Il y a eu la création du «Jardin d'Orient», en 2005, au château royal d'Amboise: vingt-cinq sépultures réalisées pour honorer les membres de la suite de l'émir «Abd El-Qader».

Puis, en 2021, le « Jardin d'Afrique » voyait à son tour le jour à Zarzis. Pour devenir la dernière demeure des hommes et des femmes qui ont péri sur le chemin de l'Europe, et dont la Méditerranée a ramené les corps, par centaines, sur les rives de cette ville portuaire du sud tunisien. Cette fois, c'est en Seine-Saint-Denis, à l'occasion du 60e anniversaire de l'Indépendance algérienne que l'artiste plasticien, Rachid Koraïchi, né à Aïn Beïda en 1947, inaugure le 1er novembre 2022, au cœur du Parc Georges-Valbon de la Courneuve, une impressionnante sculpture de bronze.

Elle s'appelle «Le Vigilant». Cette silhouette, tout en signes et en symboles, s'élance sur trois mètres.

Un langage graphique désormais emblématique de l'œuvre de l'artiste, qui allie à une esthétique moderne et personnelle divers héritages portant tous la mémoire de ses ancêtres, de son territoire et d'une tradition soufie millénaire avant de se fondre dans la matière : bronze, argile, céramique, acier, pierre, textile, etc. Ici, la mémoire vertigineuse de cette «main humaine» éblouissante de technique s'exprime également à travers les savoir-faire des artisans avec lesquels l'artiste collabore pour réaliser ses œuvres souvent monumentales. Et ils sont nombreux. Des couturiers du Caire aux ateliers Factum Arte de Madrid - que l'artiste aime à surnommer la « NASA de l'art » et où le moule de la sculpture a été réalisé.

Érigée sur un haut piédestal, la sculpture du «Vigilant», le bien nommé, « garde, et de son regard domine les alentours. C'est celui qui protège. Une sorte de bouclier ». Contre l'oubli. Un signe de fidélité aussi, affirme l'artiste. « L'ombre ne nous abandonne jamais. Elle vit et meurt avec nous ». La sculpture projettera dorénavant la sienne sur la pelouse qui descend vers le Grand Lac, dans le Parc de la Courneuve. Tout près de là, les deux maisons du parc veillent, celle de Victoria Montou, baptisée ainsi depuis 2022 du nom d'une des grandes figures féminines de la révolution haïtienne et de son indépendance en 1804, et celle d'Édouard Glissant, poète, philosophe et militant martiniquais.

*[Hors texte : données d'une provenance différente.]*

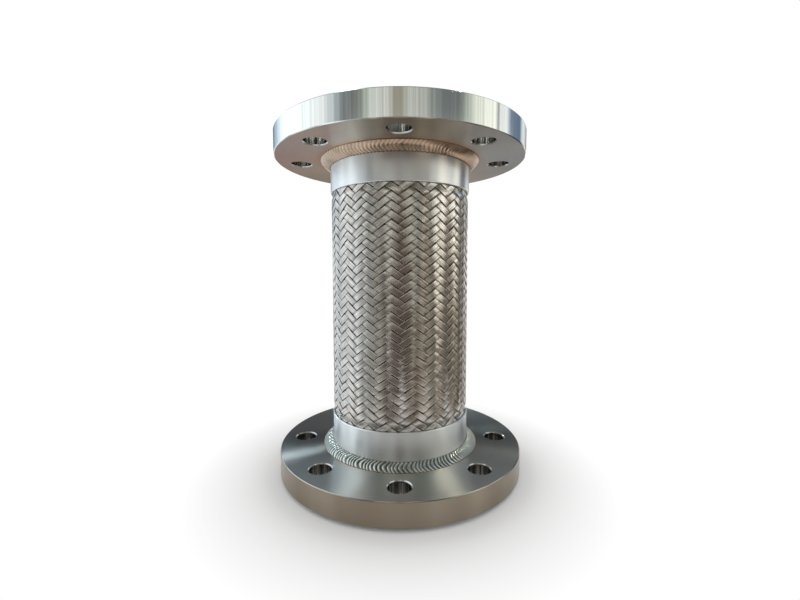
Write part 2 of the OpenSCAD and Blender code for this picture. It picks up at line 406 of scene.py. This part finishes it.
def mixed(tree, factor, a, b, blend="MIX"):
    made = tree.nodes.new("ShaderNodeMix")
    made.data_type = "RGBA"
    made.blend_type = blend
    for socket, value in (("Factor", factor), ("A", a), ("B", b)):
        if isinstance(value, tuple):
            made.inputs[socket].default_value = (*value, 1)
        elif isinstance(value, (int, float)):
            made.inputs[socket].default_value = value
        else:
            tree.links.new(value, made.inputs[socket])
    return made.outputs["Result"]


def float_mix(tree, factor, a, b):
    made = tree.nodes.new("ShaderNodeMix")
    tree.links.new(factor, made.inputs[0])
    for socket, value in (("A", a), ("B", b)):
        if isinstance(value, float):
            made.inputs[socket].default_value = value
        else:
            tree.links.new(value, made.inputs[socket])
    return made.outputs["Result"]


NOISE_RANGE = (0.3, 0.7)     # where most of a noise texture's values lie


def steel_base(tree, shader, at, colours, rough, ring_scale):
    """Colour and roughness with fine turning marks and faint clouds."""
    rings = noise(tree, combine(tree, at.radius, at.z, 0.0), ring_scale, 3, 0.6)
    cloud = noise(tree, at.vector, 24, 3)
    blend = weighted(tree, rings, cloud, 0.5)
    shader.inputs["Metallic"].default_value = 1
    base = ramp(tree, blend, zip(NOISE_RANGE, colours))
    return base, map_range(tree, blend, *NOISE_RANGE, *rough)


# Colours and reach of the flanges' parts
FACE_COLOURS = ((0.41, 0.41, 0.39), (0.49, 0.50, 0.48))
FACE_ROUGHNESS = (0.28, 0.30)
FACE_RING_SCALE = 900
# Painted warm reflection, laid on the upper flange's faces
UPPER_FACE_REFLECTION_TINT = (1.18, 1.04, 0.91)
HEAT_TINT = (0.62, 0.42, 0.28)
HEAT_START, HEAT_END = 0.5 * MM, 6 * MM
HEAT_BELOW, HEAT_ABOVE = 0.25, 0.75
CUT_COLOUR = (0.52, 0.51, 0.48)
CUT_ROUGHNESS = 0.12
# Painted reflection: upright dark and bright streaks on the walls
WALL_REFLECTION_STREAKS = (
    (0.38, (0.18, 0.17, 0.155)),
    (0.50, (0.56, 0.55, 0.52)),
    (0.62, (0.98, 0.97, 0.94)),
)
STREAK_SCALE = 240
# Painted reflection: the lower rim's brown, in upright bands
LOWER_RIM_REFLECTION = (
    (0.35, (0.25, 0.205, 0.155)),
    (0.52, (0.28, 0.235, 0.18)),
    (0.66, (0.37, 0.33, 0.265)),
)
RIM_REFLECTION_BAND_SCALE = 22
BRIGHT_RIM = (0.80, 0.81, 0.79)
LOWER_RIM_ROUGHNESS, UPPER_RIM_ROUGHNESS = 0.2, 0.07


def flange_material():
    """Turned faces, a bright rim above and a brown one below whose brown and upright bands are
    painted reflection, and drilled holes with bevels and painted reflection streaks on their
    walls.
    """
    material, tree, shader = new_material("turned_flange_steel")
    at = object_place(tree)
    face, rough = steel_base(tree, shader, at, FACE_COLOURS, FACE_ROUGHNESS, FACE_RING_SCALE)
    upper = map_range(tree, at.z, 0.4 * OVERALL, 0.6 * OVERALL, 0.0, 1.0)
    # Painted warm reflection: the faces of the upper flange are tinted warm
    under = mixed(tree, upper, (1.0, 1.0, 1.0), UPPER_FACE_REFLECTION_TINT)
    face = mixed(tree, 1.0, face, under, "MULTIPLY")

    # Heat tint round the welds, on the side of a flange that carries its weld
    heat = map_range(tree, at.radius, WELD_R + HEAT_START, WELD_R + HEAT_END, 1.0, 0.0)
    strength = map_range(tree, upper, 0.0, 1.0, HEAT_BELOW, HEAT_ABOVE)
    heat = math_node(tree, "MULTIPLY", heat, strength)
    weld_face = OVERALL / 2 - FLANGE_TOP
    from_middle = from_mid_height(tree, at.z)
    weld_side = map_range(tree, from_middle, weld_face + 0.5 * MM, weld_face + 1 * MM, 1.0, 0.0)
    heat = math_node(tree, "MULTIPLY", heat, weld_side)
    face = mixed(tree, heat, face, HEAT_TINT)

    # Bevels and hole walls, told apart by how level the surface is. The walls get upright dark
    # and bright streaks of painted reflection.
    normal = tree.nodes.new("ShaderNodeNewGeometry").outputs["True Normal"]
    level = math_node(tree, "ABSOLUTE", split_xyz(tree, normal)[2])
    wall = map_range(tree, level, 0.3, 0.6, 1.0, 0.0)
    cut = map_range(tree, level, 0.9, 0.98, 1.0, 0.0)
    face = mixed(tree, cut, face, CUT_COLOUR)
    plan = combine(tree, at.x, at.y, 0.0)
    wall_streaks = ramp(tree, noise(tree, plan, STREAK_SCALE, 2), WALL_REFLECTION_STREAKS)
    face = mixed(tree, wall, face, wall_streaks)

    # Rims: the lower one's brown and its upright bands are painted reflection
    rim = map_range(tree, at.radius, FLANGE_R - 0.5 * MM, FLANGE_R - 0.2 * MM, 0.0, 1.0)
    rim_reflection = ramp(tree, noise(tree, plan, RIM_REFLECTION_BAND_SCALE, 2), LOWER_RIM_REFLECTION)
    rim_colour = mixed(tree, upper, rim_reflection, BRIGHT_RIM)
    tree.links.new(mixed(tree, rim, face, rim_colour), shader.inputs["Base Color"])
    rim_rough = map_range(tree, upper, 0.0, 1.0, LOWER_RIM_ROUGHNESS, UPPER_RIM_ROUGHNESS)
    rough = float_mix(tree, cut, rough, CUT_ROUGHNESS)
    tree.links.new(float_mix(tree, rim, rough, rim_rough), shader.inputs["Roughness"])
    radial_tangent(tree, shader, 1.0)
    return material


def satin_steel(name, colours, rough, aniso, ring_scale=700):
    material, tree, shader = new_material(name)
    at = object_place(tree)
    base, roughness = steel_base(tree, shader, at, colours, rough, ring_scale)
    tree.links.new(base, shader.inputs["Base Color"])
    tree.links.new(roughness, shader.inputs["Roughness"])
    radial_tangent(tree, shader, aniso)
    return material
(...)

Dans ce vaste espace vert de plus de 400 hectares, le département de la Seine Saint-Denis souhaite en effet faire « pousser » la mémoire. Son Président, Stéphane Troussel et vice-Présidente Dominique Dellac, évoquent « un combat à mener inlassablement ». Ainsi, se font-ils volontiers les chantres de l'art qui, «dans l'espace public, contribue à nous faire entrer dans l'âge de la maturité mémorielle». L'Histoire se profile. A commencer par le passé colonial, une évidence dans un territoire comme celui de la Seine-Saint-Denis «où l'histoire entre la France et l'Algérie résonne encore plus fortement qu'ailleurs».

La mémoire, un combat ?

On ne doute guère que Rachid Koraïchi répondrait à la question par l'affirmative. Au nom de la dignité. Car s'il ne semble jamais hésiter à dénoncer le cynisme de la realpolitik, l'artiste, militant, élève pourtant ce combat contre « l'indignité » au-delà de la dimension purement politique. A la laideur du monde, l'artiste en appelle toujours et d'abord à la beauté des formes qu'il invente. D'une œuvre à l'autre, il poursuit son « alphabet de la mémoire », comme il l'a joliment défini par le passé. « Le Vigilant » en est donc une nouvelle lettre. En mémoire, cette fois-ci, à celles et ceux qui ont sacrifié leur vie pour une Algérie indépendante.